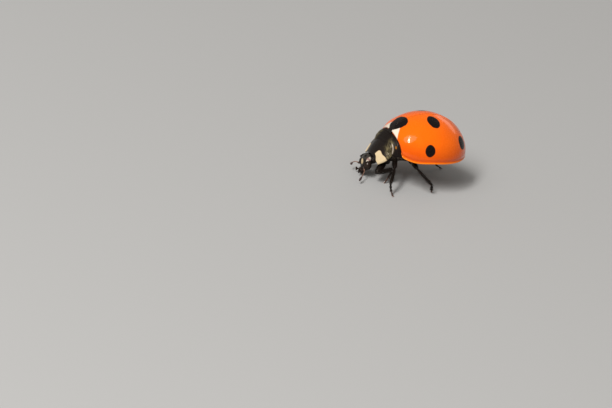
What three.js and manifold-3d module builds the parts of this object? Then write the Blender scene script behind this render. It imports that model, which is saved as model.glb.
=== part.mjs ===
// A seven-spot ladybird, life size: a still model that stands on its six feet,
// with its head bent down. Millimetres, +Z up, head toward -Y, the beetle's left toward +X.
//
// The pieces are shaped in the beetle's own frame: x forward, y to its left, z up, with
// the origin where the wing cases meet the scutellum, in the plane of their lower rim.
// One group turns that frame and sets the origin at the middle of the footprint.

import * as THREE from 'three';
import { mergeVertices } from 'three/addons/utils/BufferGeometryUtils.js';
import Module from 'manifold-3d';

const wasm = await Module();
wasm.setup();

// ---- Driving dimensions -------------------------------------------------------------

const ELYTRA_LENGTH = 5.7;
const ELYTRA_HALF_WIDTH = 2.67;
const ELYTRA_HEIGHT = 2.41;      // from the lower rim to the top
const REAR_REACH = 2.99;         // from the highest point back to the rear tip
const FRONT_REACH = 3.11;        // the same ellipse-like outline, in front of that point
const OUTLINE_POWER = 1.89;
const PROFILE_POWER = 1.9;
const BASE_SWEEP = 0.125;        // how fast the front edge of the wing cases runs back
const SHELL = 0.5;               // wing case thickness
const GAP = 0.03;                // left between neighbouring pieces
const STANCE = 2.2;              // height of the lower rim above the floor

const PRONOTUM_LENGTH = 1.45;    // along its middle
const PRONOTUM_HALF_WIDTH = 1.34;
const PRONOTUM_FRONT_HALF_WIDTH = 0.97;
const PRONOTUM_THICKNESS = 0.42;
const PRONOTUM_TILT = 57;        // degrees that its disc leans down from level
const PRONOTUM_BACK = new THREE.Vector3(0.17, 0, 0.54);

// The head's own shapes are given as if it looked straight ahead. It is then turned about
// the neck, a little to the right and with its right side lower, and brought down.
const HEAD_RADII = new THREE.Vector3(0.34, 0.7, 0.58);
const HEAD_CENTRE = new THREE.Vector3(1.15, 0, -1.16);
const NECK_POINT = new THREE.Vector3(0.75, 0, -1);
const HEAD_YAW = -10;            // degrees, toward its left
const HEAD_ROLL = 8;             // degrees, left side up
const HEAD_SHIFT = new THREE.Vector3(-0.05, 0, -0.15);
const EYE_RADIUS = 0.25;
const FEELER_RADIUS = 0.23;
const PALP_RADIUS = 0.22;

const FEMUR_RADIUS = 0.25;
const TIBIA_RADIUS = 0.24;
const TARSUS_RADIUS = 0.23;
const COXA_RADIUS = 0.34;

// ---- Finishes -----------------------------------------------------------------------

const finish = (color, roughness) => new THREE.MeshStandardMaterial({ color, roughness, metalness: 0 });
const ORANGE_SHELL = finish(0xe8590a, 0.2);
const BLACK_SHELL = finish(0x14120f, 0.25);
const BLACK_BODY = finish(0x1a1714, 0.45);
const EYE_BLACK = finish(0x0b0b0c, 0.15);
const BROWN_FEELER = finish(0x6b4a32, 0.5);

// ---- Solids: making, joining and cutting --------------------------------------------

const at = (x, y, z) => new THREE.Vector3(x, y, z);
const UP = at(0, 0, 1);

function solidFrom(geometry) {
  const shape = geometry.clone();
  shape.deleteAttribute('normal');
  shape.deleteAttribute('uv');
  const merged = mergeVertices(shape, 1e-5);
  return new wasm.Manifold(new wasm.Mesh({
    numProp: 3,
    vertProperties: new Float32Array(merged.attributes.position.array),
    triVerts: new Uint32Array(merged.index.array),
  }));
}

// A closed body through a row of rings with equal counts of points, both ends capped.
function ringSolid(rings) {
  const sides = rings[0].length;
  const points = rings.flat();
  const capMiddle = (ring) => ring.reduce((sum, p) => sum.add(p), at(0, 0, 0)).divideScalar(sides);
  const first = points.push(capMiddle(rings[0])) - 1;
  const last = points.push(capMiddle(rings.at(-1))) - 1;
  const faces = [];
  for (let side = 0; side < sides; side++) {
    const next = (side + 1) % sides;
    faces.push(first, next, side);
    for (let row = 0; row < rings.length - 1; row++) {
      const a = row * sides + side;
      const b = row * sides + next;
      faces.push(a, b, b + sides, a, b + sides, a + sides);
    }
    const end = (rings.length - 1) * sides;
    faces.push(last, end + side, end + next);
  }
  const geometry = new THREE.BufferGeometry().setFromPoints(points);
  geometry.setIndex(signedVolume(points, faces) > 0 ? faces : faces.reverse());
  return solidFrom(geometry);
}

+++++

TO BE DONE:
List every line above that holds the word "model".

SOLVED PROBLEM:
What three.js and manifold-3d module builds the parts of this object? Then write the Blender scene script behind this render. It imports that model, which is saved as model.glb.
// A seven-spot ladybird, life size: a still model that stands on its six feet,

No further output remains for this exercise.